# 2015 X-Trail Roof Rail Width



## grbenji (Dec 1, 2015)

Anyone knows or can help take the EXACT measurement of the Roof Rail internal width (ie width from inside to inside of rails)? Also are the rail parallel or taper? If taper, what are the internal widths for front and rear?

Need above info to order roof rack. 

Thank you.


----------



## otomodo (May 23, 2008)

I m installing my winter tires this week, i 'll see what I can do.


----------



## otomodo (May 23, 2008)

Mine is a 2005 and measures are ;from back to front :100cm at the back of the roof, base of crossbar 101cm,front of the base 102cm; back of the base of front crossbar 104,5cm; front of the base 106cm.
Measures of the middle of the rail and from back to front; 104cm, back crossbar 106cm, and back of front crossbar 109cm.
I hope it s clear, if not let me know.


----------



## quadraria10 (Jul 6, 2010)

HI Otomodo
No he is looking for the dimensions on the new T32 model which is the same as the new Rogue.
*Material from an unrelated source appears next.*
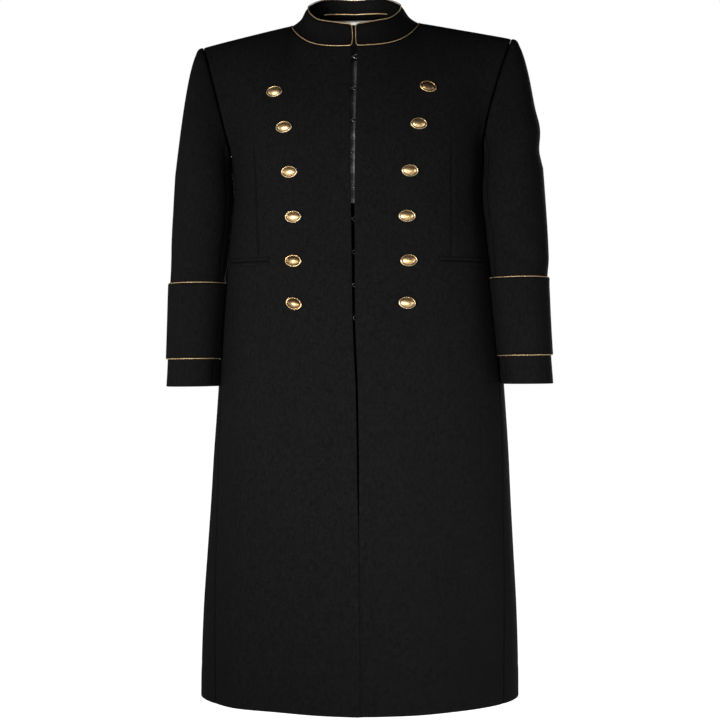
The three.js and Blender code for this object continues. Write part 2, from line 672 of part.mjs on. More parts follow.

I would bet the dimensions could be found on Nissans website.
Otherwise, maybe contact the seller of these
Amazon.com: 2014 2015 Nissan Rogue Roof Rack Crossbar OE Style: Automotive 

They should be able to tell you their exact size. Good luck grbenji.


----------



## otomodo (May 23, 2008)

Didn't saw the model or year that's why.


----------